## Directions
Set down the material once more, exactly as it appears.

____ Data section

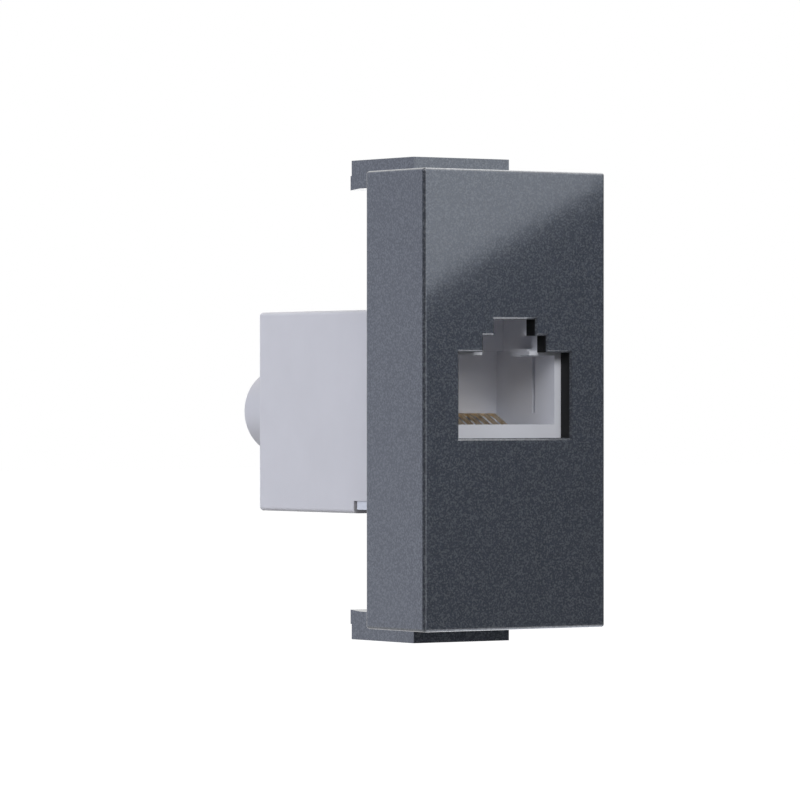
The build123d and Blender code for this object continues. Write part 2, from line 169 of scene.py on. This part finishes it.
def paintedShadeMask(tree, place):
    # 1 where the shade is painted: on the opening's walls, in the hollow and on the snap fingers; 0
    #                               on the lacquer
    low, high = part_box("face_shell")
    axes = addNode(tree, "ShaderNodeSeparateXYZ", links={"Vector": place}).outputs
    halfWidth = (high[0] - low[0]) / 2 - paintedShadeLook["inset"] * mm
    halfHeight = (paintedShadeLook["blockHeight"] / 2 - paintedShadeLook["inset"]) * mm
    hollowFront = low[1] + paintedShadeLook["start"] * mm
    hollowBack = low[1] + paintedShadeLook["blockDepth"] * mm
    fingerHeight = paintedShadeLook["fingerReach"] * mm
    hollow = insideBox(tree, axes, halfWidth, halfHeight, hollowFront, hollowBack)
    fingers = insideBox(tree, axes, halfWidth, fingerHeight, hollowBack, high[1])
    return addNode(tree, "ShaderNodeMath", {"operation": "MAXIMUM"},
                   {0: hollow, 1: fingers}).outputs[0]


def insideBox(tree, axes, halfWidth, halfHeight, front, back):
    # 1 within a box that is centred on x and z
    tests = [(axes["X"], halfWidth, 0.0), (axes["Z"], halfHeight, 0.0),
             (axes["Y"], (back - front) / 2, (front + back) / 2)]
    inside = None
    for axis, half, middle in tests:
        away = addNode(tree, "ShaderNodeMath", {"operation": "SUBTRACT", 1: middle}, {0: axis})
        size = addNode(tree, "ShaderNodeMath", {"operation": "ABSOLUTE"}, {0: away.outputs[0]})
        within = addNode(tree, "ShaderNodeMath", {"operation": "LESS_THAN", 1: half},
                         {0: size.outputs[0]}).outputs[0]
        if inside is None:
            inside = within
        else:
            inside = addNode(tree, "ShaderNodeMath", {"operation": "MULTIPLY"},
                             {0: inside, 1: within}).outputs[0]
    return inside


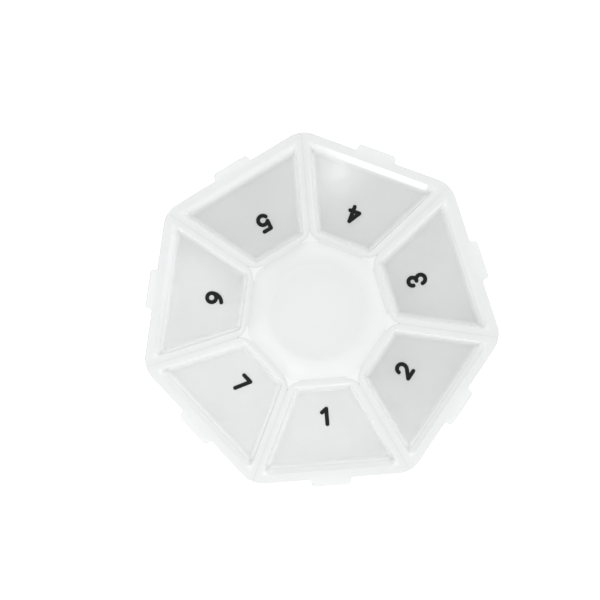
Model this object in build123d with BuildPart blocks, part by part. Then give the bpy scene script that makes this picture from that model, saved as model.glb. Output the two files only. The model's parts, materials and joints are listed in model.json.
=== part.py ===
from build123d import *
from math import cos, radians, tan
import os

# A seven-day pill box in moulded polypropylene: a tray with seven bays round a hollow column, and a cover of
# seven lids that bend up on thin films round a raised hub cap. Millimetres and degrees. The origin is at the
# middle of the underside, +Z is up, and day 1 faces -Y. The days go anticlockwise, seen from above.

# Driving dimensions of the whole box
DAYS = 7
FIRST_DAY = -90.0  # direction that day 1 faces, from +X
COVER_APOTHEM = 42.6  # centre to the middle of a lid's outer edge
COVER_CORNER = 7.0  # plan radius of the seven outer corners

# Tray
RIM_HEIGHT = 17.25  # table to the top of the walls
WALL = 1.5
PARTITION = 1.2
COLUMN_APOTHEM = 18.2  # centre to a bay's hub-side wall
COLUMN_WALL = 2.0
TRAY_FLOOR = 1.4
DRAFT = 1.5  # lean of the moulded walls
BAY_CORNER = 2.5  # plan radius of a bay's corners
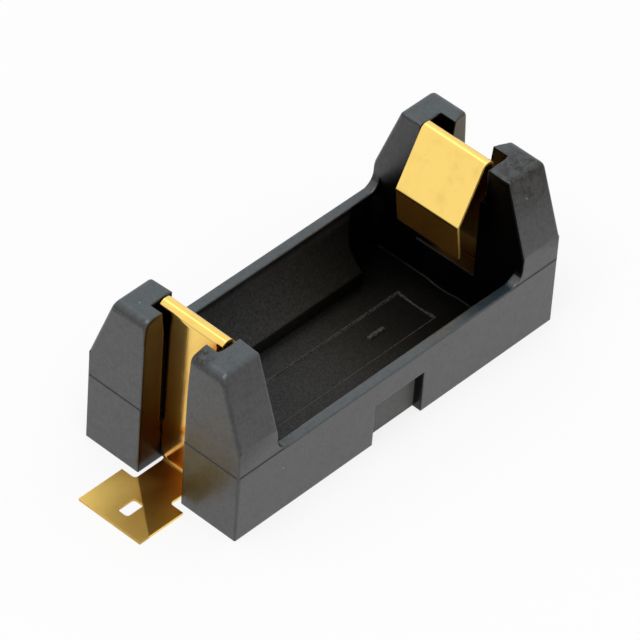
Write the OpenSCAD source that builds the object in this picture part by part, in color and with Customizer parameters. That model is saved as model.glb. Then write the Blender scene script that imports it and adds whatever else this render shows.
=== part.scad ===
// Surface-mount holder for one small cylindrical cell: a moulded trough with
// a split post pair at each end, and two folded sheet-metal spring contacts.
// Millimetres, +Z up, standing on z = 0, middle of the trough at the origin.

/* [Cell] */
// Diameter of the cell held
cell_d = 15.6; // [12:0.1:19]
// Air between the cell and the trough all round
cell_gap = 0.2; // [0.1:0.05:0.5]

/* [Trough] */
// Length of the cavity between the end walls
cavity_l = 30.5; // [24:0.1:40]
// Side wall thickness where the trough is widest
wall_t = 0.85; // [0.6:0.05:2]
// Floor thickness under the cell
floor_t = 0.8; // [0.6:0.05:2]
// Height of the side wall rim, which is also the mould parting height
rim_h = 7.2; // [5:0.1:9]
// Radius that sweeps each rim up into the posts
rim_sweep_r = 1.5; // [0.5:0.1:3]
// Width of the flat floor between the feet of the saddles
foot_w = 9.9; // [6:0.1:12]
// Length of the curved saddles along their feet
saddle_l = 20.6; // [14:0.1:26]
// How much further each saddle end reaches at the rim
saddle_flare = 1.3; // [0:0.1:2]
// Height up to which the saddle ends stand upright
saddle_upright_h = 4.2; // [1:0.1:6]
// Width of the end pockets
pocket_w = 15.8; // [12:0.1:17]
// Radius of the upright corners inside the end pockets
pocket_corner_r = 1; // [0.3:0.1:2]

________

## Reply
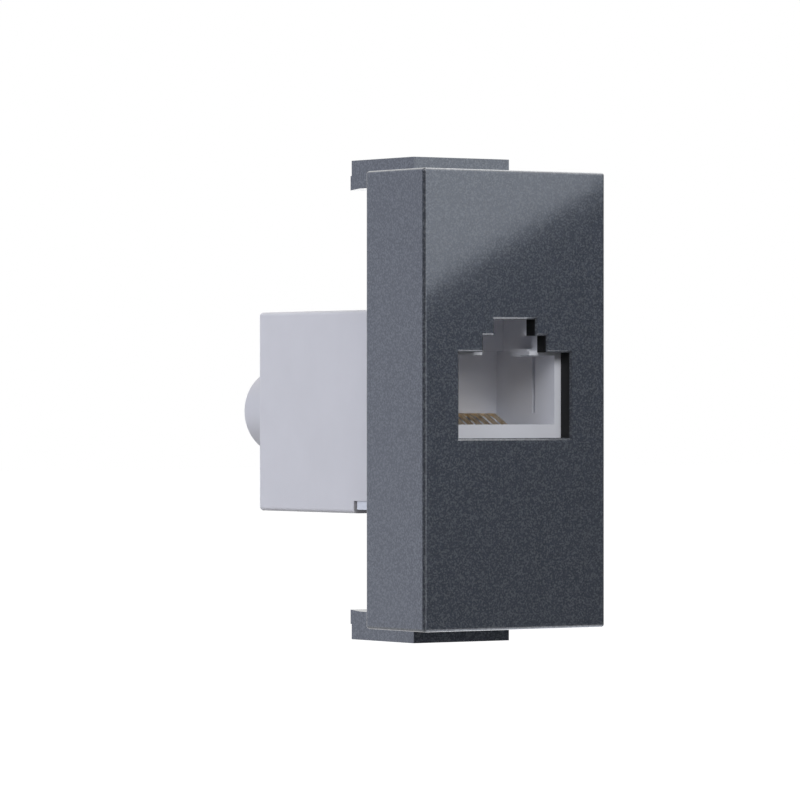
The build123d and Blender code for this object continues. Write part 2, from line 169 of scene.py on. This part finishes it.
def paintedShadeMask(tree, place):
    # 1 where the shade is painted: on the opening's walls, in the hollow and on the snap fingers; 0
    #                               on the lacquer
    low, high = part_box("face_shell")
    axes = addNode(tree, "ShaderNodeSeparateXYZ", links={"Vector": place}).outputs
    halfWidth = (high[0] - low[0]) / 2 - paintedShadeLook["inset"] * mm
    halfHeight = (paintedShadeLook["blockHeight"] / 2 - paintedShadeLook["inset"]) * mm
    hollowFront = low[1] + paintedShadeLook["start"] * mm
    hollowBack = low[1] + paintedShadeLook["blockDepth"] * mm
    fingerHeight = paintedShadeLook["fingerReach"] * mm
    hollow = insideBox(tree, axes, halfWidth, halfHeight, hollowFront, hollowBack)
    fingers = insideBox(tree, axes, halfWidth, fingerHeight, hollowBack, high[1])
    return addNode(tree, "ShaderNodeMath", {"operation": "MAXIMUM"},
                   {0: hollow, 1: fingers}).outputs[0]


def insideBox(tree, axes, halfWidth, halfHeight, front, back):
    # 1 within a box that is centred on x and z
    tests = [(axes["X"], halfWidth, 0.0), (axes["Z"], halfHeight, 0.0),
             (axes["Y"], (back - front) / 2, (front + back) / 2)]
    inside = None
    for axis, half, middle in tests:
        away = addNode(tree, "ShaderNodeMath", {"operation": "SUBTRACT", 1: middle}, {0: axis})
        size = addNode(tree, "ShaderNodeMath", {"operation": "ABSOLUTE"}, {0: away.outputs[0]})
        within = addNode(tree, "ShaderNodeMath", {"operation": "LESS_THAN", 1: half},
                         {0: size.outputs[0]}).outputs[0]
        if inside is None:
            inside = within
        else:
            inside = addNode(tree, "ShaderNodeMath", {"operation": "MULTIPLY"},
                             {0: inside, 1: within}).outputs[0]
    return inside


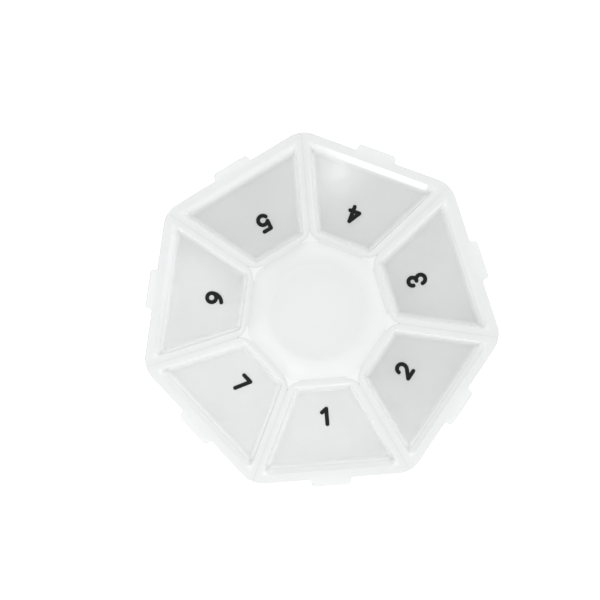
Model this object in build123d with BuildPart blocks, part by part. Then give the bpy scene script that makes this picture from that model, saved as model.glb. Output the two files only. The model's parts, materials and joints are listed in model.json.
=== part.py ===
from build123d import *
from math import cos, radians, tan
import os

# A seven-day pill box in moulded polypropylene: a tray with seven bays round a hollow column, and a cover of
# seven lids that bend up on thin films round a raised hub cap. Millimetres and degrees. The origin is at the
# middle of the underside, +Z is up, and day 1 faces -Y. The days go anticlockwise, seen from above.

# Driving dimensions of the whole box
DAYS = 7
FIRST_DAY = -90.0  # direction that day 1 faces, from +X
COVER_APOTHEM = 42.6  # centre to the middle of a lid's outer edge
COVER_CORNER = 7.0  # plan radius of the seven outer corners

# Tray
RIM_HEIGHT = 17.25  # table to the top of the walls
WALL = 1.5
PARTITION = 1.2
COLUMN_APOTHEM = 18.2  # centre to a bay's hub-side wall
COLUMN_WALL = 2.0
TRAY_FLOOR = 1.4
DRAFT = 1.5  # lean of the moulded walls
BAY_CORNER = 2.5  # plan radius of a bay's corners
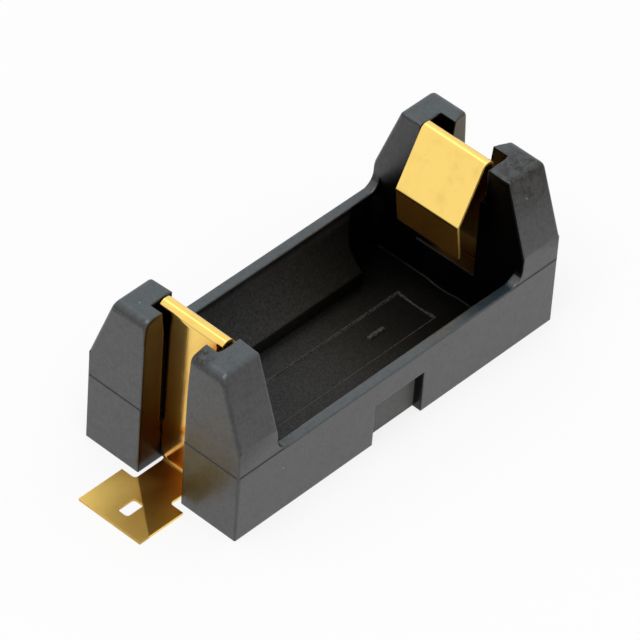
Write the OpenSCAD source that builds the object in this picture part by part, in color and with Customizer parameters. That model is saved as model.glb. Then write the Blender scene script that imports it and adds whatever else this render shows.
=== part.scad ===
// Surface-mount holder for one small cylindrical cell: a moulded trough with
// a split post pair at each end, and two folded sheet-metal spring contacts.
// Millimetres, +Z up, standing on z = 0, middle of the trough at the origin.

/* [Cell] */
// Diameter of the cell held
cell_d = 15.6; // [12:0.1:19]
// Air between the cell and the trough all round
cell_gap = 0.2; // [0.1:0.05:0.5]

/* [Trough] */
// Length of the cavity between the end walls
cavity_l = 30.5; // [24:0.1:40]
// Side wall thickness where the trough is widest
wall_t = 0.85; // [0.6:0.05:2]
// Floor thickness under the cell
floor_t = 0.8; // [0.6:0.05:2]
// Height of the side wall rim, which is also the mould parting height
rim_h = 7.2; // [5:0.1:9]
// Radius that sweeps each rim up into the posts
rim_sweep_r = 1.5; // [0.5:0.1:3]
// Width of the flat floor between the feet of the saddles
foot_w = 9.9; // [6:0.1:12]
// Length of the curved saddles along their feet
saddle_l = 20.6; // [14:0.1:26]
// How much further each saddle end reaches at the rim
saddle_flare = 1.3; // [0:0.1:2]
// Height up to which the saddle ends stand upright
saddle_upright_h = 4.2; // [1:0.1:6]
// Width of the end pockets
pocket_w = 15.8; // [12:0.1:17]
// Radius of the upright corners inside the end pockets
pocket_corner_r = 1; // [0.3:0.1:2]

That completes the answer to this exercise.